Del objeto económico de la ley de venta de tierras, nada diremos por ahora, porque nada ha sido cuestionado; y sin embargo es esta ley sobre las tierras, el primer paso que se da hacia un nuevo sistema de administración de las tierras públicas, que va a cambiar en pocos años la faz del país, por la subdivisión de la propiedad territorial. Dos males perpetúa la aglomeración de la tierra inculta en grandes lotes de leguas. El desamparo de la frontera por la desagregación de la población y la inviabilidad del país más llano, por falta de productos y de consumos. Cuarenta millones para defender la orilla de este piélago de tierra y cien millones perdidos por falta de caminos para abaratar la provisión de las ciudades, son los resultados directos de este sistema, que tiene su castigo en sus propios defectos.
Otra facción prominente de la ley, y acaso la que menos ha llamado la atención, es el que por la primera vez se provee de una manera estable a la educación del pueblo, con lo que es del pueblo, la tierra común.
Dos millones de pesos quedan desde hoy vinculados a esta función orgánica del Estado; y la generación presente y las venideras tendrán presentes la época, las tendencias políticas y los hombres que concurrieron a consignar en la ley este empleo del producto de las tierras públicas.

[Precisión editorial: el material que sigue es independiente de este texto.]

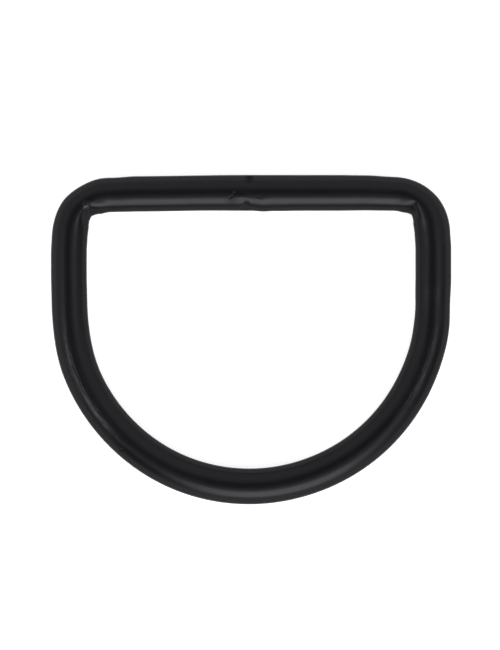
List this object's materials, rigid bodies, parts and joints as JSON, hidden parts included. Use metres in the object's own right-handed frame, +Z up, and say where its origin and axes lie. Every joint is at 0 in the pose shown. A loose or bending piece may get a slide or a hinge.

Entre darlas a los que permaneciesen fieles al tirano, y destinarlas a educar las presentes y las futuras generaciones de hombres, hay la diferencia de mantenerlas eternamente incultas para aprovechar las yerbas que en ellas nacen espontáneamente, y cultivarlas para sustento del hombre.
Entre los actos que harán notable la administración del señor Obligado es éste, a nuestro juicio, el que más ha de valerle en la consideración de sus compatriotas, como entre las combinaciones económicas del doctor Vélez, y en sus trabajos políticos será éste el de más trascendencia.
DOMINGO F. SARMIENTO
[1] El Nacional, 27 de setiembre de 1856.